L’histoire d’une petite fille de 11 ans, morte en mars 2022 d’une leucémie, replace dans le débat l’usage des pesticides dans le milieu de l’horticulture. Son décès est lié au métier de sa mère, une fleuriste exposée à ces substances lors de sa grossesse. Des voix s’élèvent pour déplorer l’absence de réglementation.
Il y a quelques jours, Radio France et Le Monde ont recueilli le témoignage des parents d’une fillette décédée d’une leucémie en mars 2022. La mère, une fleuriste, a pu établir un lien entre ce drame et son métier. En effet, Laure Marivain, maman de la défunte enfant, a été exposée aux pesticides lors de sa grossesse en 2009. A l’époque, elle réceptionnait les chariots de fleurs et de feuillages pour les livrer aux détaillants.
La maman fleuriste placée en arrêt maladie pendant la grossesse
Au cours de sa grossesse, Mme Marivain a été placée en arrêt maladie et son accouchement fut difficile. A la naissance de sa fille Emmy, les médecins lui ont confié qu’il y avait un problème avec le placenta, devenu tout noir. Ils l’ont soupçonnée d’avoir pris de la drogue pendant sa grossesse. Tous les bilans de santé effectués sur la fillette ne donnaient rien de bon. À trois ans, Emmy a été scolarisée. Mais en classe, elle se plaignait tout le temps de douleurs, au niveau du coccyx et des genoux. Elle s’endormait aussi à cause de la fatigue.
Sa fille Emmy est morte le 12 mars 2022
En janvier 2015, Emmy subit des examens au CHU de Nantes. Là, un oncologue lui diagnostique un cancer sans identifier clairement les causes. Quelques jours plus tard, le diagnostic se confirme : c’est bien une leucémie aiguë lymphoblastique B. Dès cet instant, la petite fille est régulièrement hospitalisée.

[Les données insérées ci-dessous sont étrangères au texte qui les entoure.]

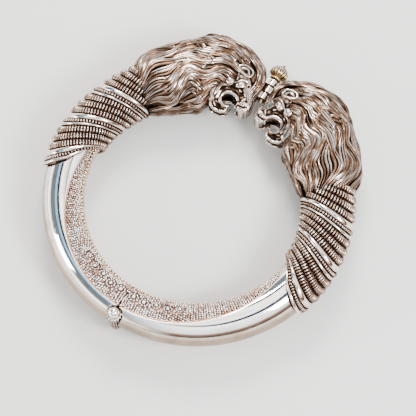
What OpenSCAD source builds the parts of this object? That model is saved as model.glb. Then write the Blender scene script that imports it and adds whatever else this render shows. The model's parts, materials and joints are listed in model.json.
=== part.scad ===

Elle subit des chimiothérapies, des opérations et des greffes. Emmy perd progressivement ses cheveux. Pendant sept ans, elle va lutter contre la maladie et contre les douleurs pour finalement rendre l’âme le 12 mars 2022, à l’âge de onze ans.
Laure Marivain mène ses propres recherches
Avant le drame, sa mère avait commencé à se renseigner pour découvrir de quoi souffrait vraiment sa fille. Elle s’est rendu compte du lien avec son métier de fleuriste, qui l’exposait à 43 pesticides différents. « J’ai compris que les fleurs étaient des tueuses invisibles », a déclaré Laure Marivain. Rouge de colère, la mère mène des recherches sur Internet et tombe sur l’association Phytovictimes. Avec l’aide de cette organisation, elle saisait le Fonds d’indemnisation des victimes de pesticides (FIVP), créé en 2020 par la loi de financement de la sécurité sociale.
Elle découvre un lien avec son exposition aux pesticides
Laure a déposé un dossier auprès du Fonds, qui a établi un lien de causalité entre la pathologie d’Emmy et l’exposition aux pesticides durant la période prénatale. Mais, en indemnisant ses parents, le FIVP n’a pas pris en compte le préjudice subi par la fillette, déplore l’avocat des parents, Me François Lafforgue. Ce dernier dénonce aussi le fait que les médecins et les familles ne soient pas aujourd’hui informés sur la présence d’herbicides dans les fleurs.
Les fleuristes exposés aux pesticides que les agriculteurs
Les parents d’Emmy s’offusquent de la passivité des autorités d’autant que le problème des résidus de pesticides sur les fleurs est déjà bien documenté, notamment par des études belges. Selon ces travaux, les fleuristes se retrouvent exposés à des niveaux bien supérieurs aux niveaux considérés comme sûrs pour les agriculteurs. Ils sont au contact de ces substances six jours sur sept, toute la journée, toute l’année. Par ailleurs, ils manipulent des fleurs venus pour 85% d’Amérique latine et d’Afrique, où la réglementation n’est pas forcément stricte.